- Dataset section:
* * * * *

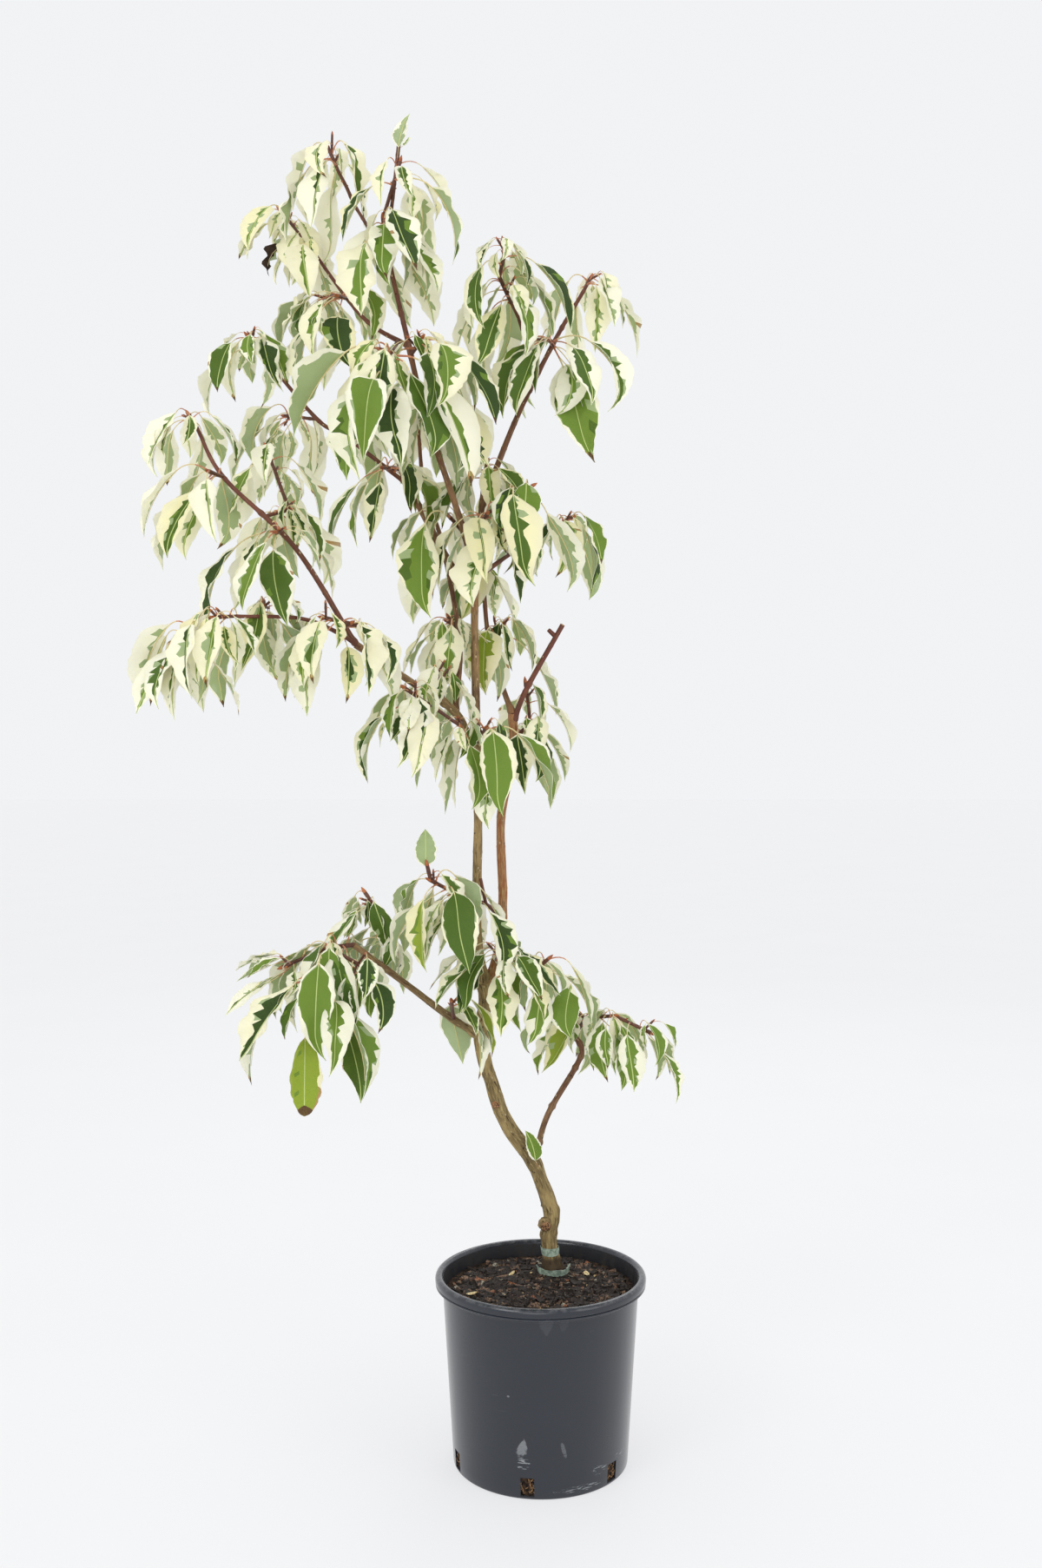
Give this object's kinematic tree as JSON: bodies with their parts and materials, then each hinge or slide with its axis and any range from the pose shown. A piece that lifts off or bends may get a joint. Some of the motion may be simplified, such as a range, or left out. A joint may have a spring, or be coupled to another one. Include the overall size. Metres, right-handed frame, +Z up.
{
  "type": "potted giant dogwood",
  "caption": "Tall slender shrub in a round nursery pot: a bent trunk forks into upright stems whose tiered boughs carry whorls of hanging cream-edged leaves.",
  "frame": {"origin": "centre of the pot's flat underside", "axes": "+Z up, -Y towards the front of the plant as pictured, +X to the right of the front"},
  "size_m": [0.6223, 0.4616, 1.5647],
  "materials": {
    "pot": "smooth blue-black nursery plastic, slightly glossy, scuffed",
    "soil": "moist dark brown bark compost",
    "tape": "pale grey-green grafting tape",
    "bark": "olive-brown to reddish bark with pale pores and fine fissures",
    "foliage": "green leaves with broad irregular cream margins"
  },
  "bodies": {
    "root": {"pot": "pot", "soil": "soil", "tape_band": "tape", "tape_loop": "tape", "trunk": "bark", "left_stem": "bark", "right_stem": "bark", "back_stem": "bark", "cut_branch": "bark", "left_bough": "bark", "left_straight": "bark", "leader": "bark", "upper_left_bough": "bark", "right_bough": "bark", "low_left_bough": "bark", "inner_stem": "bark", "outer_left_bough": "bark", "lowest_left_bough": "bark", "bottom_left_bough": "bark", "bottom_right_bough": "bark", "leader_top": "foliage", "top_left": "foliage", "upper_left_tip": "foliage", "upper_left_mid": "foliage", "front_whorl": "foliage", "leader_right": "foliage", "left_straight_tip": "foliage", "left_stub": "foliage", "inner_twig": "foliage", "outer_left_tip": "foliage", "outer_left_mid": "foliage", "outer_left_inner": "foliage", "lowest_left_tip": "foliage", "lowest_left_inner": "foliage", "lower_drop": "foliage", "low_red_twig": "foliage", "low_knot": "foliage", "left_bough_front": "foliage", "behind_leader": "foliage", "stem_top": "foliage", "inner_stem_top": "foliage", "left_bough_top": "foliage", "leader_mid": "foliage", "stem_front": "foliage", "right_low_twig": "foliage", "right_fork": "foliage", "right_bough_mid": "foliage", "right_bough_tip": "foliage", "back_stem_top": "foliage", "inner_stem_mid": "foliage", "back_stem_right": "foliage", "right_stem_top": "foliage", "stem_low_front": "foliage", "mid_left_twig": "foliage", "front_low": "foliage", "right_low": "foliage", "bottom_right_tip": "foliage", "bottom_left_under": "foliage", "bottom_left_up": "foliage", "bottom_left_tip": "foliage"}
  },
  "joints": []
}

* * * * *

Give the complete listing a second time, exactly as it reads.

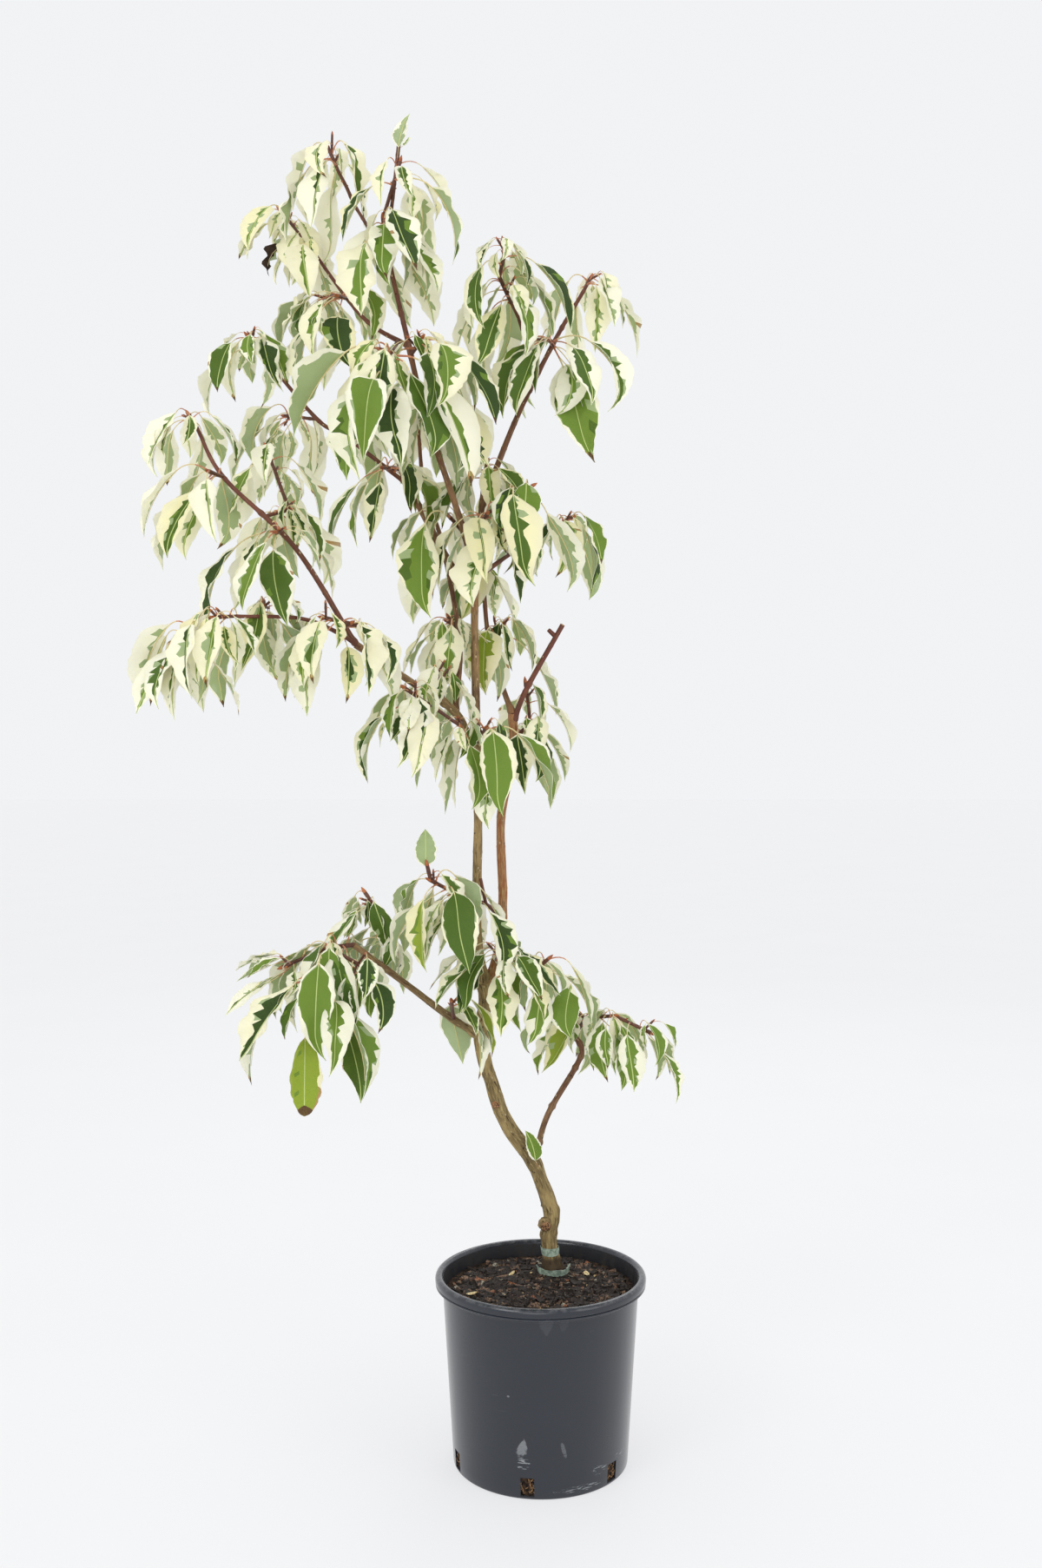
Give this object's kinematic tree as JSON: bodies with their parts and materials, then each hinge or slide with its axis and any range from the pose shown. A piece that lifts off or bends may get a joint. Some of the motion may be simplified, such as a range, or left out. A joint may have a spring, or be coupled to another one. Include the overall size. Metres, right-handed frame, +Z up.
{
  "type": "potted giant dogwood",
  "caption": "Tall slender shrub in a round nursery pot: a bent trunk forks into upright stems whose tiered boughs carry whorls of hanging cream-edged leaves.",
  "frame": {"origin": "centre of the pot's flat underside", "axes": "+Z up, -Y towards the front of the plant as pictured, +X to the right of the front"},
  "size_m": [0.6223, 0.4616, 1.5647],
  "materials": {
    "pot": "smooth blue-black nursery plastic, slightly glossy, scuffed",
    "soil": "moist dark brown bark compost",
    "tape": "pale grey-green grafting tape",
    "bark": "olive-brown to reddish bark with pale pores and fine fissures",
    "foliage": "green leaves with broad irregular cream margins"
  },
  "bodies": {
    "root": {"pot": "pot", "soil": "soil", "tape_band": "tape", "tape_loop": "tape", "trunk": "bark", "left_stem": "bark", "right_stem": "bark", "back_stem": "bark", "cut_branch": "bark", "left_bough": "bark", "left_straight": "bark", "leader": "bark", "upper_left_bough": "bark", "right_bough": "bark", "low_left_bough": "bark", "inner_stem": "bark", "outer_left_bough": "bark", "lowest_left_bough": "bark", "bottom_left_bough": "bark", "bottom_right_bough": "bark", "leader_top": "foliage", "top_left": "foliage", "upper_left_tip": "foliage", "upper_left_mid": "foliage", "front_whorl": "foliage", "leader_right": "foliage", "left_straight_tip": "foliage", "left_stub": "foliage", "inner_twig": "foliage", "outer_left_tip": "foliage", "outer_left_mid": "foliage", "outer_left_inner": "foliage", "lowest_left_tip": "foliage", "lowest_left_inner": "foliage", "lower_drop": "foliage", "low_red_twig": "foliage", "low_knot": "foliage", "left_bough_front": "foliage", "behind_leader": "foliage", "stem_top": "foliage", "inner_stem_top": "foliage", "left_bough_top": "foliage", "leader_mid": "foliage", "stem_front": "foliage", "right_low_twig": "foliage", "right_fork": "foliage", "right_bough_mid": "foliage", "right_bough_tip": "foliage", "back_stem_top": "foliage", "inner_stem_mid": "foliage", "back_stem_right": "foliage", "right_stem_top": "foliage", "stem_low_front": "foliage", "mid_left_twig": "foliage", "front_low": "foliage", "right_low": "foliage", "bottom_right_tip": "foliage", "bottom_left_under": "foliage", "bottom_left_up": "foliage", "bottom_left_tip": "foliage"}
  },
  "joints": []
}